= DIRECTIONS =
Using the material below, copy every line where "axes" appears.

= RECORDS SUPPLIED =
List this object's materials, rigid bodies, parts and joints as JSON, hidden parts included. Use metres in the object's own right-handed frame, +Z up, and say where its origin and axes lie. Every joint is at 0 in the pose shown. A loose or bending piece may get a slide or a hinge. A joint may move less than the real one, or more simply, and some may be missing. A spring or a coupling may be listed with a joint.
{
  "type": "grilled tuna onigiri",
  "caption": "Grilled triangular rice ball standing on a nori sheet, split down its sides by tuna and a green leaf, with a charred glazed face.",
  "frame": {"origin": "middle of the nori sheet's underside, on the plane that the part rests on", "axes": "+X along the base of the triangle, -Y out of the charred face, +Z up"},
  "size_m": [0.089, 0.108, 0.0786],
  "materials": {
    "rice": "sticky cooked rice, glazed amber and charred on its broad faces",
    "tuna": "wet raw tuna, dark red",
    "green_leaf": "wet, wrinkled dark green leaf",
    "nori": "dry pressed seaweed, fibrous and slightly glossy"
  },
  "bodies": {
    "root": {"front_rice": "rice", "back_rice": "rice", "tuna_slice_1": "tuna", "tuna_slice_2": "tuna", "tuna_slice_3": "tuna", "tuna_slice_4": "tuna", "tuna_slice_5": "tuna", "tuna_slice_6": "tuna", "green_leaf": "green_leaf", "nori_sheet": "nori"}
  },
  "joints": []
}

* * *

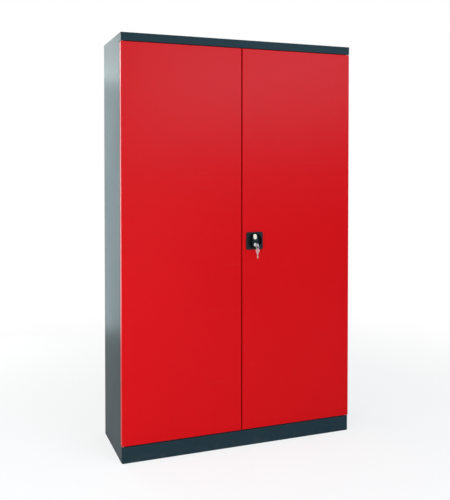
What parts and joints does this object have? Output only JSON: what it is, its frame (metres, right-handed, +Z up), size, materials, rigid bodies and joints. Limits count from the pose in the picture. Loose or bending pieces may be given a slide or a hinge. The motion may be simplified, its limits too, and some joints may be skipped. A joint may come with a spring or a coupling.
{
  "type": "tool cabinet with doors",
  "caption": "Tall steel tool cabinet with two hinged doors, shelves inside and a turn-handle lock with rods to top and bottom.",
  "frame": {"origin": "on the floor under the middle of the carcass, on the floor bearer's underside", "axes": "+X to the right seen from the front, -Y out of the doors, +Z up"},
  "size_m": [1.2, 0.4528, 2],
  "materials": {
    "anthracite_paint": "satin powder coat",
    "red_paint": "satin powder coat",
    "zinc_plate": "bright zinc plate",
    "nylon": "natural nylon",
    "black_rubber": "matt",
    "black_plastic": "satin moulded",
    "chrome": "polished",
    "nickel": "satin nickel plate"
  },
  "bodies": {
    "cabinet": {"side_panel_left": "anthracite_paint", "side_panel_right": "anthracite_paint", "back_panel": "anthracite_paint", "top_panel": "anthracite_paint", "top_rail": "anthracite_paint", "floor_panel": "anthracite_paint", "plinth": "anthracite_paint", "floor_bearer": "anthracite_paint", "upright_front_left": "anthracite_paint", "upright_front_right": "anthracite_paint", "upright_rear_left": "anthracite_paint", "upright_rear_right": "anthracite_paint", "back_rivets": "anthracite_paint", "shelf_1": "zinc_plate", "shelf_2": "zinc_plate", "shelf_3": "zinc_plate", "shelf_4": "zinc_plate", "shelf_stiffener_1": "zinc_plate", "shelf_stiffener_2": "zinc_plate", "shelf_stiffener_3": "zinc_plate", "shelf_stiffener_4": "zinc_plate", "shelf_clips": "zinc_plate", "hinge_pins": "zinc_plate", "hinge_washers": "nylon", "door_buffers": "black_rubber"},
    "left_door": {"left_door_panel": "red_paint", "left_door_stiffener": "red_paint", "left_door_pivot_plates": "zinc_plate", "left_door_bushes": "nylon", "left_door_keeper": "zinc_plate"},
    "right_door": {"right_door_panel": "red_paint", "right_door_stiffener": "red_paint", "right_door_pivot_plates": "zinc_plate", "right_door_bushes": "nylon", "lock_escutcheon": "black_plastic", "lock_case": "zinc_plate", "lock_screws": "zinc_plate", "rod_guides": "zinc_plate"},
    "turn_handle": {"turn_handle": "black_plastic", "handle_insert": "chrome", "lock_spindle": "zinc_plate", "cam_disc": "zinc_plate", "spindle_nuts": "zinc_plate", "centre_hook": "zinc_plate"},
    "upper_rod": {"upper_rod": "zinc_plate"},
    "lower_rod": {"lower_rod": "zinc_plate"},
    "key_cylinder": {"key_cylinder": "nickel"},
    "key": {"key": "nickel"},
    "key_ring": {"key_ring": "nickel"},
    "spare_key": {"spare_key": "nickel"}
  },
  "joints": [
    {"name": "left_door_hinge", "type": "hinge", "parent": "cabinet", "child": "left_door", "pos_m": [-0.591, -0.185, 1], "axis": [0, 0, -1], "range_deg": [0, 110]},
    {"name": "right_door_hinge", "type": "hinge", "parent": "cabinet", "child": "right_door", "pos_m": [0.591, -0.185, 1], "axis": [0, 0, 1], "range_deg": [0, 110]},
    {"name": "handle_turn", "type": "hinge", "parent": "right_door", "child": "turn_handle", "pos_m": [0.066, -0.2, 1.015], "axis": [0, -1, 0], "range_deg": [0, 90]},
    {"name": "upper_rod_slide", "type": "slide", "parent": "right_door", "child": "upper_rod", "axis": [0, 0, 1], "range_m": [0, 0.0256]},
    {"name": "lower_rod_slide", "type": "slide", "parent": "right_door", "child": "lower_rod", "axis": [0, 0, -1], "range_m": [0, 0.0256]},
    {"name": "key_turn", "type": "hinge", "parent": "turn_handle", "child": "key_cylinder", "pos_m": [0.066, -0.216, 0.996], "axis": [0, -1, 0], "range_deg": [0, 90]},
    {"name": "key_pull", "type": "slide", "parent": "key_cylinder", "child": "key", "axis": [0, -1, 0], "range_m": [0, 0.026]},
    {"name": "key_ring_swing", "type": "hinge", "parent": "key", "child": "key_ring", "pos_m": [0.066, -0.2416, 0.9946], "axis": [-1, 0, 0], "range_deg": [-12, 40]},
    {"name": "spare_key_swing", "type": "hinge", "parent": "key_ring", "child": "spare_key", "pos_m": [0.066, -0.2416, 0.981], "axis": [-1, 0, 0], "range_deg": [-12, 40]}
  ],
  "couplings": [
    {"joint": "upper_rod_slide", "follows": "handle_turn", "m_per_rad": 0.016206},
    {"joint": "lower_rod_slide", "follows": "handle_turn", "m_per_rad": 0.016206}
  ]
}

= TASK SOLUTION =
List this object's materials, rigid bodies, parts and joints as JSON, hidden parts included. Use metres in the object's own right-handed frame, +Z up, and say where its origin and axes lie. Every joint is at 0 in the pose shown. A loose or bending piece may get a slide or a hinge. A joint may move less than the real one, or more simply, and some may be missing. A spring or a coupling may be listed with a joint.
  "frame": {"origin": "middle of the nori sheet's underside, on the plane that the part rests on", "axes": "+X along the base of the triangle, -Y out of the charred face, +Z up"},
  "frame": {"origin": "on the floor under the middle of the carcass, on the floor bearer's underside", "axes": "+X to the right seen from the front, -Y out of the doors, +Z up"},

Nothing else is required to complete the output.